TSHD Anchorage was launched from Thecla Bodewes Shipyard in the Netherlands, in January 2020, after the hull was towed there from Barkmeijer Shipyards in Stroobos in April 2019 for outfitting. Measuring 106 m, the dredger can accommodate up to 14 crew members and is said to be able to remove 3,000 m³ of material. It is also equipped with a smart diesel-electric system, which automates and continuously optimises the energy usage on board the vessel. Jointly developed between Barkmeijer Shipyards and D&A Electric, the system improves energy expenditure during dredging, and in sailing and unloading modes.
The dredger will be used to extract sand and gravel at sea, sifting the one from the other and removing the water so the cargoes can be unloaded dry onto shore.
Anchorage is an ideal of what can be achieved by combining and properly utilising connectivity and automation. The dredger featured an intelligent automation system that could allow it to function with a small crew, as few as seven on board.
Automation requires a considerable step-up in the amount of data that must be sent from vessel to shore, displacing decisions made by crew members on board with systems designed to equip shore-based teams with the information they require to make decisions.

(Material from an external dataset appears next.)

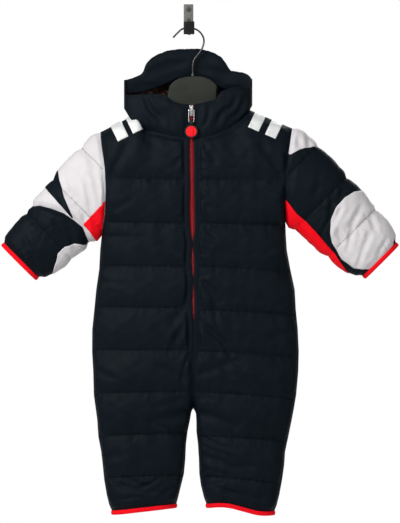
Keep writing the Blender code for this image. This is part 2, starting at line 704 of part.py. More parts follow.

As more capacity is made available, more data exchange will enable better fine-tuning of vessel behaviour to save fuel. Satcom capacity is being increased even on vessels whose shipowners plan to cut down on their crew contingent, thereby reducing the mandatory crew welfare data requirement.
With 4G, and eventually 5G, using an internet connection makes dredging tasks easier, at least with operations close to shore. Satcom companies have made leaps and bounds within the dredging sector, they have also demonstrated they can carry the additional weight.